Re: define the division of X/Y
- From: schoenfeld.one@xxxxxxxxx
- Date: 12 Oct 2006 04:12:34 -0700
Proginoskes wrote:
schoenfeld.one@xxxxxxxxx wrote:
Proginoskes wrote:
schoenfeld.one@xxxxxxxxx wrote:
Proginoskes wrote:
Mike wrote:
where X and Y are two random variables...
What is the precise and rigorous condition on Y to avoid the "dividing by
zero" problem?
Hmm. Making sure Y is nonzero would do it.
Making the probability that
Y is zero equal to zero might also do it.
That's an insufficient condition.
The probabiltiy of drawing 5 out of the Naturals is 0.
What distribution are you using?
The probability
of drawing a 0.5 out of the set [0,1] is 0. It does not mean that they
cannot ever be drawn.
But things such as the expected value (and moments) can still be
calculated if the probability of dividing by zero is 0.

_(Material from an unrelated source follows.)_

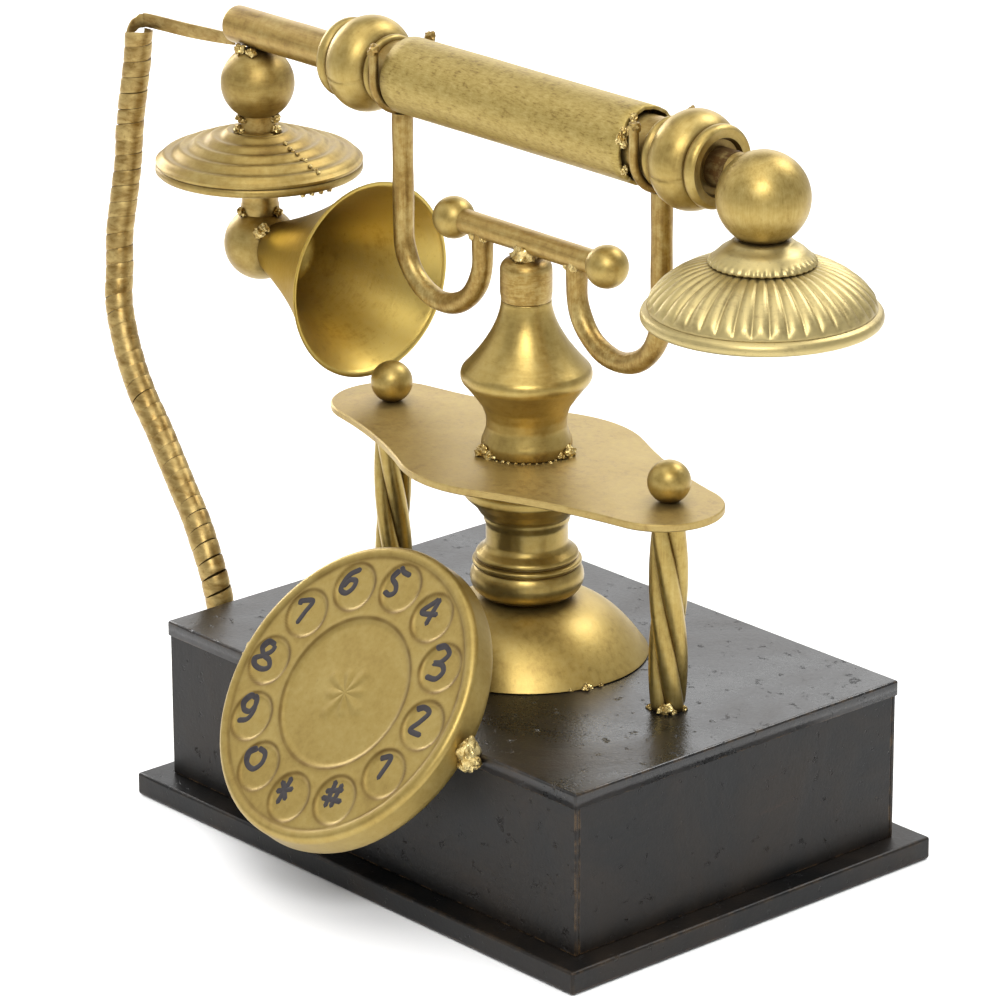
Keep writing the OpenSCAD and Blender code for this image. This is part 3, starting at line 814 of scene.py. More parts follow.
# Brush strokes of each number, in mm from the middle of its dish: right, then up the slope
STROKES = {
    "1": [[(-5.4, 4.1), (-1.3, 5.7), (-2.2, -2.4)]],
    "2": [[(-6.2, 4), (-3.5, 5.6), (-0.8, 4.6), (-2.5, 0.9), (-4.7, -2.7), (0.8, -3)]],
    "3": [[(-6, 5.4), (-2.9, 7.1), (-0.2, 5.4), (-1.7, 2.1), (-4.3, 0.9), (-0.7, 1.3), (1.2, -0.6),
           (-0.5, -3.6), (-5.1, -4)]],
    "4": [[(-1.5, 6.8), (-6, 0.7), (1.1, 1.8)], [(-1.4, 7.2), (-1.8, -3.1)]],
    "5": [[(-4.3, 6.9), (-2.9, 5.5), (0.8, 5.1)],
          [(-4.5, 5.7), (-6, 2.3), (-3.3, 0.6), (-2.2, -1.6), (-4, -3.2), (-6.8, -2.6)]],
    "6": [[(-1.7, 6.4), (-5.1, 3.5), (-6.2, 0.3), (-5.7, -2.5), (-3, -2.8), (-1.2, -0.5),
           (-1.5, 2), (-4.2, 1.6), (-5.5, -1.4)]],
    "7": [[(-5.5, 1.7), (-5.5, 3.2), (-1, 4.5), (-1.8, 0.2), (-2.9, -4.5)]],
    "8": [[(-1.5, 5.5), (-4.6, 5.7), (-6.2, 3), (-4.2, 1), (-1, 0.2), (0.5, -1.9), (-1.9, -3.4),
           (-5.7, -3.1), (-6.9, -0.9), (-4.2, 1), (-1.8, 3.2), (-1.5, 5.5)]],
    "9": [[(-3, 6.1), (-5.1, 6.1), (-6.7, 3.4), (-5.5, 1.2), (-2.6, 1.4), (-1.7, 4.3), (-2.8, 6.5),
           (-1.2, 2.2), (-2.1, -1.3), (-6, -3)]],
    "0": [[(-4.6, 5.5), (-1, 4.8), (-0.1, 1.5), (-2.4, -1.4), (-6.2, -0.5), (-7.2, 2.9),
           (-4.6, 5.5)]],
    "*": [[(-3.6, 6.6), (-4.3, -3.6)], [(-7.2, 0.2), (-0.6, 3.2)], [(-6.6, 4.2), (-1.4, -1.4)]],
    "#": [[(-4.1, 6.3), (-3.3, -3.4)], [(-1.1, 6.2), (-1, -2.7)], [(-6.5, 1.6), (0.8, 4.3)],
          [(-6.8, -0.7), (2.5, 0.6)]],
}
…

And I did NOT mean that "probability of event E = 0" is the same as "E
cannot happen". The more precise statement of my intention was: "Y is
nonzero almost everywhere".
If P(Y == 0) = 0 does not imply that X/Y is well defined for all X in
Reals, Y in Reals,
That's a weird implication.
It sure is, and it's all yours.
then how P(Y==0)=0 help with the OP's question?
Because X and Y are random variables, not arbitrary real numbers. This
suggests that the setting is a probability space, not general
arithmetic.
Just because the probability of drawing (y=0) is 0 does not mean that
(y=0) is never drawn. The OP necessarily requires that (y=0) is never
drawn.
The OP (Mike) didn't say exactly what he wanted to do, so all of this
is speculation anyway. But I suspect he might want to calculate the
probability that X/Y is between 2 or 3, or the expected value of X/Y,
or _some_ statistic involving X/Y.
I don't see how you came up with that.
For instance, X and Y might be uniformly distributed over [-1,1], and
Mike wants to calculate the probability that X/Y is between 2 and 3.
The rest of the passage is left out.